Deadstock, to be sure, takes a few spins to sink in. It helps to know its three predecessors, although they are not strict prerequisites, and even after more than a few spins the record is still revealing subtleties, like a recurring dream that unfolds and alters its folds over a succession of nights.
In “Little Late for Me,” another Rank-Gudasz duet as haunting as they come, one encounters guitars, mandolin, fiddle and pedal steel murmuring soft remembrances in the background as the two singers come together—in equal measures vain hope and regret—to ruminate upon how we always want to believe that the past can be altered:
“I been listening now
But I don’t hear a word
When your lips don’t move
And my heart don’t work
I ain’t afraid of laying down in the dirt
‘Cos the time’s gone faster
Than I thought it would
It’s too late for me…”
But as we surely know, once something’s done, it’s done. In that moment Rank along with the listener—me, you, whatever random strangers might have gathered—gain a twinned since of devastation and relief. This is why we need our songwriters, our poets, our authors; they provide for us, as Patti Smith once advised, a reliable shoulder to lean on when we find ourselves in an unsteady world, one where it’s all too often very tempting to retreat to the shadows of dreams (literal, chemical or otherwise) in order to avoid facing it.

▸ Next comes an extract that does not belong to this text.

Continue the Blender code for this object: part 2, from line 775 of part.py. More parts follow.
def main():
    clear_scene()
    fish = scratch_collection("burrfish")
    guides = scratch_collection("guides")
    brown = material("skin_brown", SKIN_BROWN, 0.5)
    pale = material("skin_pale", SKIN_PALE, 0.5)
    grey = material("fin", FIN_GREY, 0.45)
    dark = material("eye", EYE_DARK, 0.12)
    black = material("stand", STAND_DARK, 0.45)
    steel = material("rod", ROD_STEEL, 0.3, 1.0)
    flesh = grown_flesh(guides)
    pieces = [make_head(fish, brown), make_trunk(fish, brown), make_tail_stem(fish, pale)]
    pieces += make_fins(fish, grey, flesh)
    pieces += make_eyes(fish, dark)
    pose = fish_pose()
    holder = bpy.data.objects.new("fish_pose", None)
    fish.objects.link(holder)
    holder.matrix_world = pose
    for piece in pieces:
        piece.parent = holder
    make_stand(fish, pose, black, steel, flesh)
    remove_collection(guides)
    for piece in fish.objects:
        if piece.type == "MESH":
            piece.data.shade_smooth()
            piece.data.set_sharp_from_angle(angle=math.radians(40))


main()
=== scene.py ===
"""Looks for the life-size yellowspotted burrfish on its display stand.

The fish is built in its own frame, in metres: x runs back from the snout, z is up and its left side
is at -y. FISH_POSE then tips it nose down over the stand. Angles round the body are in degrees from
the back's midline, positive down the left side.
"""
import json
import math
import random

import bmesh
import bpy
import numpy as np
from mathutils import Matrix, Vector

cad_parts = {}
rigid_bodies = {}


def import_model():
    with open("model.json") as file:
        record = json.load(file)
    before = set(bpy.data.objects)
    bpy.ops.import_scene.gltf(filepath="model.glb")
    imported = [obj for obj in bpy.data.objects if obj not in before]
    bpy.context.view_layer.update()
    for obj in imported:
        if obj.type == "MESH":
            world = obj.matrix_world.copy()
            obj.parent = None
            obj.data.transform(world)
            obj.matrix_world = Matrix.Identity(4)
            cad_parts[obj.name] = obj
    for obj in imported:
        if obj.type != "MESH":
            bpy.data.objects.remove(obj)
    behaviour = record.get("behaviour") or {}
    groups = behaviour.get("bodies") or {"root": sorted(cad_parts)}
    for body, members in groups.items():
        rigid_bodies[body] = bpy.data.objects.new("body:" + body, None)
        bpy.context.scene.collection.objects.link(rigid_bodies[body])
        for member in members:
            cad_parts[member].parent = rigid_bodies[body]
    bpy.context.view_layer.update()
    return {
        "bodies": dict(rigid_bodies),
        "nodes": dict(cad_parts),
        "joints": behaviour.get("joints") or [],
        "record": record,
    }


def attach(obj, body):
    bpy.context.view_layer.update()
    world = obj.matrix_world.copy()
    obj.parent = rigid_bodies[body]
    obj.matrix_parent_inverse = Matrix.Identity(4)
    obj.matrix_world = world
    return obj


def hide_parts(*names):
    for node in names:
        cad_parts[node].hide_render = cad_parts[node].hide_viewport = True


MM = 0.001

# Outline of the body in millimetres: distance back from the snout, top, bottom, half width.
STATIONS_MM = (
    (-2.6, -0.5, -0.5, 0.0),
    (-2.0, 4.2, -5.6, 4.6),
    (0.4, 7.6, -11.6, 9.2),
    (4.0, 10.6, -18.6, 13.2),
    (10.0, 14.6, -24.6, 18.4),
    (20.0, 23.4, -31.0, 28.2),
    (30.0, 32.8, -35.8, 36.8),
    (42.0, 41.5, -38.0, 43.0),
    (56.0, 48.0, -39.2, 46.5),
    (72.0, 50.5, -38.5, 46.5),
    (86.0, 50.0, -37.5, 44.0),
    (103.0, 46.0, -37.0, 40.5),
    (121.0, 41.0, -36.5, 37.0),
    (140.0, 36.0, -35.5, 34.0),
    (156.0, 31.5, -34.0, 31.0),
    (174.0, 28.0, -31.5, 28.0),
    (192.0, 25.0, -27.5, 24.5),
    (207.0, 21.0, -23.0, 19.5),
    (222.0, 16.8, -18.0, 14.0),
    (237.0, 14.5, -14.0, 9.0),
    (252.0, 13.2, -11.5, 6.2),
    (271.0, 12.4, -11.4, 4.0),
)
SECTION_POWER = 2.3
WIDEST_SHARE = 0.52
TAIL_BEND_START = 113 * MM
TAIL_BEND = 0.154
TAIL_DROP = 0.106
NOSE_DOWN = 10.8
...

Michael Rank, three decades in to this game, would probably be the first to admit to all the follies of youth, indulgence, arrogance and hubris. But if the mark of an artist is to survive and learn, then translate for the rest of us, well… My sense is that with Deadstock, he’s finally made the transition from student to teacher. It’s the culmination of a remarkable four-album journey, and it’s my most fervent hope that he never takes this gift for granted.